This of itself would not necessarily cause the crisis. As fast as the new labour entered the markets, they might have in turn become consumers, and thereby expanded output for everyone. However, there was a problem. Whilst the labour supply was increasing, the other inputs into wealth creation were not increasing as fast, or were not increasing fast enough to accommodate the massive infrastructure needed to built (from a very, very low starting point) in the emerging economies. If we just think of oil, output barely expanded as the emerging economies emerged, and that means with an increase in the size of the labour force, there was not going to be sufficient oil available for both the West to maintain their standard of living and to see the emerging economies continuing to improve their standard of living. Something was going to have to 'give'. The following is from my article on Huliq, but I suggest that you read the original for the full picture:

I have already identified that the world labour force has roughly doubled in the last ten years. At the same time, there has not been the doubling of the other inputs into the world economy. In crude terms, what this means is that the amount of inputs available to each worker to undertake economic activity has been reduced per capita.

If we take the example of oil, in 1997 output was around 75 million bpd, and output had only climbed to about 85 million bpd in 2007 (a chart here shows the output - not a good source but the chart is usefully clear and conforms to charts from better sources). What we can see from 1997-2007 is an approximate doubling of the labour force, and only a tiny increase in the output of another key component of economic activity.

This quite literally means that the availability of oil per worker has seen a significant decline. In such a situation, there must be a consequence. If a worker in country A increases their utilisation of oil, then a worker in country B will have less oil available.

With regards to other commodities, it might be argued that the output has risen to meet the new demand from the expanded labour force. For example, copper has seen high growth in output from around 11 million tons to 16 million tons, and iron ore output nearly doubled.
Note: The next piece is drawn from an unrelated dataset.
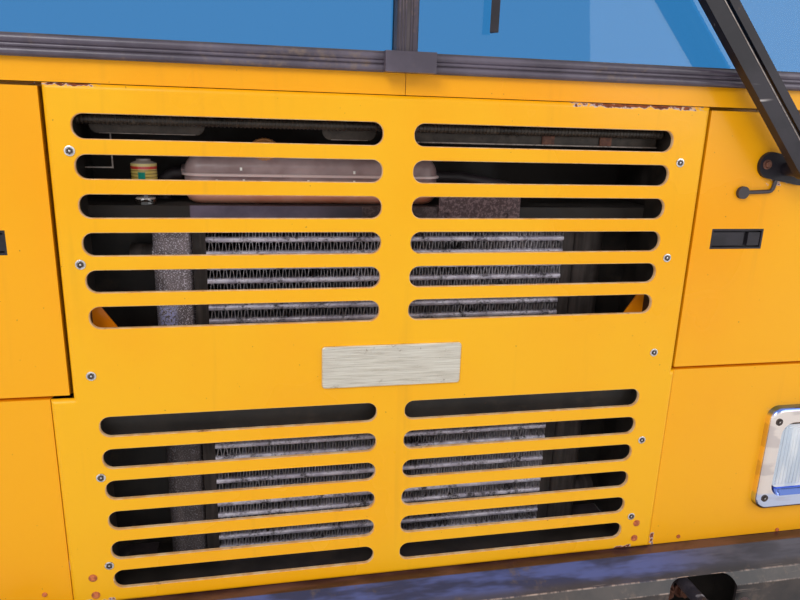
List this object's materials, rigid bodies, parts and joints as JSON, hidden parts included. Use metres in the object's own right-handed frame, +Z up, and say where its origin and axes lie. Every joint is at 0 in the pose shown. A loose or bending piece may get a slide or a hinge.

The problem with such expansion is that it is growth in a period of rapid development of the emerging economies, in which the demands on resources are particularly high. Think of the massive expansion of highways, tower blocks, apartments, airports and factories in China, and it is apparent where such increases might be absorbed.
For the moment I would like to present a different scenario to what actually took place in response to this problem, and we can see how the economic crisis developed. For the sake of ease I will just use the examples of the US and China to illustrate a general point. If we jump back in time, to about 10-15 years ago, the Chinese economic miracle was in full swing. New factories were pouring goods out of China, and the US consumers were busily expanding their purchase of Chinese goods. As they did so, many US industries were moving offshore, as it became ever more necessary for companies to compete in world markets through lowering their costs. At this point, what should have happened was that there should have been increasing unemployment as the demand for labour fell in the US. With that rise in unemployment, living standards in the US should have started to fall, and at the same time, Chinese living standards should have risen. After all, America was losing in competition to China, and China was winning in competition with America.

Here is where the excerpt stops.